= EXERCISE REQUIREMENTS =
Exactly the lines from the one containing "upper_frame();" through the one containing "before = set(bpy.data.objects)" must be returned; include both ends and nothing else.

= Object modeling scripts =
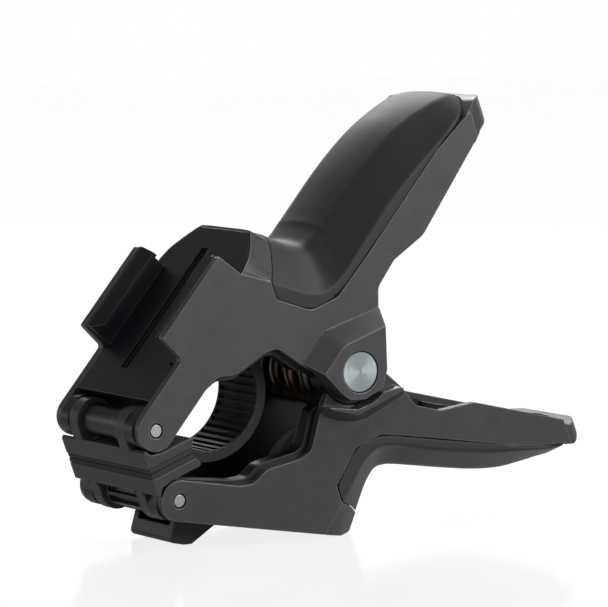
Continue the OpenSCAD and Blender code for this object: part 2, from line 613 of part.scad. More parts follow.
module shoe(front_h) difference() {
  union() {
    // base plate over the full width
    mid_slab(half_w) polygon(rounded([[-60, shoe_z, 0], [-60, 5.3, 0.3], [-59.2, 5.9, 0.3],
      [-58, 4.2, 0], [-55, 3.65, 0], [-46.1, 3.65, 0.5], [-47.2, shoe_z, 0]]));
    mid_slab(12.5) polygon([[-60, shoe_z], [-60, front_h], [-58.6, front_h],
      [-57.6, 4.6], [-50, 4.6], [-48.4, 3.6], [-48.4, shoe_z]]);
    // knuckles
    both_sides() slab(8.8, 12.5) union() {
      translate(jaw_pin_at) circle(r = 5.2);
      polygon([[-60, shoe_z], [-60, 9.2], [-55, 9.2], [-49.6, 8.6], [-48.2, shoe_z]]);
    }
  }
  // hollows round the ears and the sleeve
  both_sides() slab(wall_in_y - 0.2, half_w + 1) translate(jaw_pin_at) circle(r = 5.15);
  mid_slab(8.7) translate(jaw_pin_at) circle(r = 4.45);
  rod(jaw_pin_r + running_gap, -half_w - 1, half_w + 1, jaw_pin_at);
}
module upper_shoe() color("#39373c") place() shoe(5.9);
module lower_shoe() color("#39373c") lower() difference() {
  shoe(3.9);
  // notch for the root of the finger
  mid_slab(9) polygon([[-47.9, 0], [-48.6, 3.1], [-45, 3.4], [-45, 0]]);
}

module pad() mid_slab(half_w) polygon(rounded([[-59.8, 0.05, 0.3], [-59.8, pad_t, 0],
  [-47.3, pad_t, 0], [-47.95, 0.05, 0.2]]));
module upper_pad() color("#2c2a2e") place() pad();

// arc of the finger's curve, from a start angle up to 30 degrees
module finger_arc(inner, outer, start) translate(finger_at) intersection() {
  difference() {
    circle(r = outer);
    circle(r = inner);
  }
  polygon(concat([[0, 0]], [for (a = [start:10:30]) 24*[cos(a), sin(a)]]));
}
// pad of the lower shoe, carrying the curved ribbed finger
module lower_pad() color("#2c2a2e") intersection() {
  place() union() {
    mirror([0, 0, 1]) pad();
    // root between the pad and the finger
    mid_slab(8.6) polygon([[-48.5, -2.9], [-48.12, -1.3], [-48.4, -1.2], [-48.4, -0.1],
      [-47.4, -0.1], [-45.1, 0.6], [-43.8, -1.4], [-45, -2.9]]);
    mid_slab(8.6) finger_arc(finger_r + 0.6, finger_r + finger_t + 0.6, -150);
    for (a = [-146:rib_step:30]) translate([finger_at[0], 0, finger_at[1]])
      rotate([0, -a, 0]) translate([finger_r, -8.3, -0.45]) cube([1, 16.6, 0.9]);
    // rims along both edges of the finger
    both_sides() slab(7.7, 8.6) finger_arc(finger_r + 0.1, finger_r + finger_t + 1, -148);
  }
  translate([-90, -60, 0]) cube([180, 120, 120]);
}

upper_frame();
upper_cover_near();
upper_cover_far();
upper_grip();
rail_deck();
upper_cover_screws();
lower_frame();
lower_cover_near();
lower_cover_far();
lower_grip();
lower_deck();
tether_foot();
lower_cover_screws();
pivot_shaft();
pivot_head_near();
pivot_head_far();
pivot_bushings();
spring_sleeve();
torsion_spring();
upper_jaw_pin();
lower_jaw_pin();
upper_hinge_sleeve();
lower_hinge_sleeve();
upper_shoe();
lower_shoe();
upper_pad();
lower_pad();
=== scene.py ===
"""Looks of a spring clamp: materials, soft grips, torsion spring and studio.

Two arms meet at a hinge whose axis lies along Y. The design frame is in mm with that axis
at its origin: x runs along the clamp, the upper arm is at +z and the lower arm at -z.
The row frame, in metres, holds the clamp leaned by STANCE_DEG about the hinge.
"""

import json
import math

import bpy
import bmesh
import numpy as np
from mathutils import Matrix, Vector


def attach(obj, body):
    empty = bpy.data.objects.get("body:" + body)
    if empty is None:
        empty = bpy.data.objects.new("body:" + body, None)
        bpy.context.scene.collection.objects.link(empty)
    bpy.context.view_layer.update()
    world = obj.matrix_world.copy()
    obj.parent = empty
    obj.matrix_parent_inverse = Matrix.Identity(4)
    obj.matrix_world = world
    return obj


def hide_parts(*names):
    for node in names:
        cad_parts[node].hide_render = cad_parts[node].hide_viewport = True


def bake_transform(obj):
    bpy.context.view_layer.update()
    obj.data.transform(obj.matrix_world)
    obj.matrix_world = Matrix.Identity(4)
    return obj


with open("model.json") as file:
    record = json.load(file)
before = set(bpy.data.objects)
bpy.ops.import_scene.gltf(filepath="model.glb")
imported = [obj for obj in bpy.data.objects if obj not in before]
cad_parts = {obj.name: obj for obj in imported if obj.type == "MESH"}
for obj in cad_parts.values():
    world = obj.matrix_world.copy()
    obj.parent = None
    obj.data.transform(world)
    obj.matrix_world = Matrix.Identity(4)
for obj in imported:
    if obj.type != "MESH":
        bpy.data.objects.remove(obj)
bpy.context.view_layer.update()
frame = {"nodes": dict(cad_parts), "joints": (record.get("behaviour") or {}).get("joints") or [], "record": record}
NODES = frame["nodes"]
SLOTS = {part["node"]: part["material_slot"] for part in frame["record"]["subparts"]}
JOINTS = {joint["name"]: joint for joint in frame["joints"]}

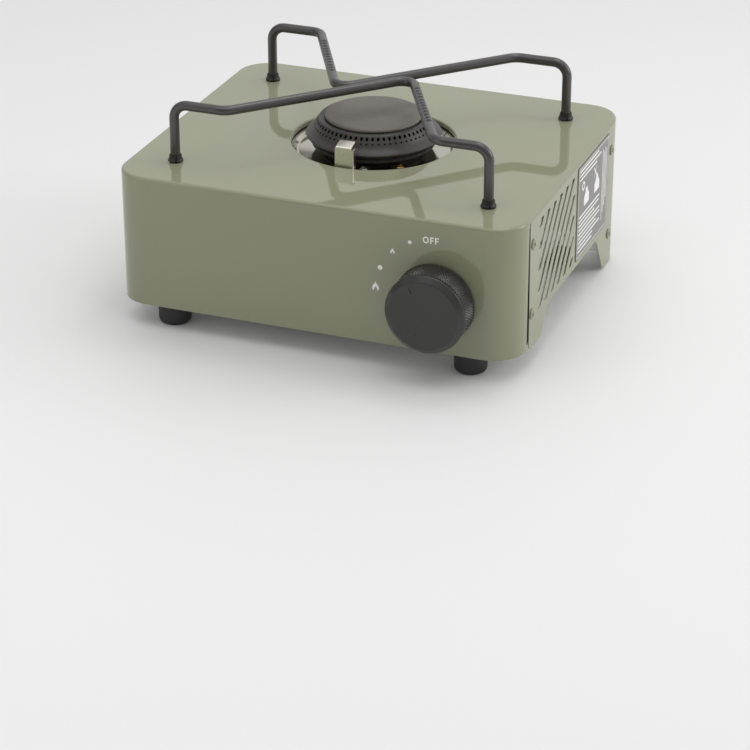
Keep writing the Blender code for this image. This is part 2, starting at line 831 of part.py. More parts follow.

= WRITTEN ANSWER =
upper_frame();
upper_cover_near();
upper_cover_far();
upper_grip();
rail_deck();
upper_cover_screws();
lower_frame();
lower_cover_near();
lower_cover_far();
lower_grip();
lower_deck();
tether_foot();
lower_cover_screws();
pivot_shaft();
pivot_head_near();
pivot_head_far();
pivot_bushings();
spring_sleeve();
torsion_spring();
upper_jaw_pin();
lower_jaw_pin();
upper_hinge_sleeve();
lower_hinge_sleeve();
upper_shoe();
lower_shoe();
upper_pad();
lower_pad();
=== scene.py ===
"""Looks of a spring clamp: materials, soft grips, torsion spring and studio.

Two arms meet at a hinge whose axis lies along Y. The design frame is in mm with that axis
at its origin: x runs along the clamp, the upper arm is at +z and the lower arm at -z.
The row frame, in metres, holds the clamp leaned by STANCE_DEG about the hinge.
"""

import json
import math

import bpy
import bmesh
import numpy as np
from mathutils import Matrix, Vector


def attach(obj, body):
    empty = bpy.data.objects.get("body:" + body)
    if empty is None:
        empty = bpy.data.objects.new("body:" + body, None)
        bpy.context.scene.collection.objects.link(empty)
    bpy.context.view_layer.update()
    world = obj.matrix_world.copy()
    obj.parent = empty
    obj.matrix_parent_inverse = Matrix.Identity(4)
    obj.matrix_world = world
    return obj


def hide_parts(*names):
    for node in names:
        cad_parts[node].hide_render = cad_parts[node].hide_viewport = True


def bake_transform(obj):
    bpy.context.view_layer.update()
    obj.data.transform(obj.matrix_world)
    obj.matrix_world = Matrix.Identity(4)
    return obj


with open("model.json") as file:
    record = json.load(file)
before = set(bpy.data.objects)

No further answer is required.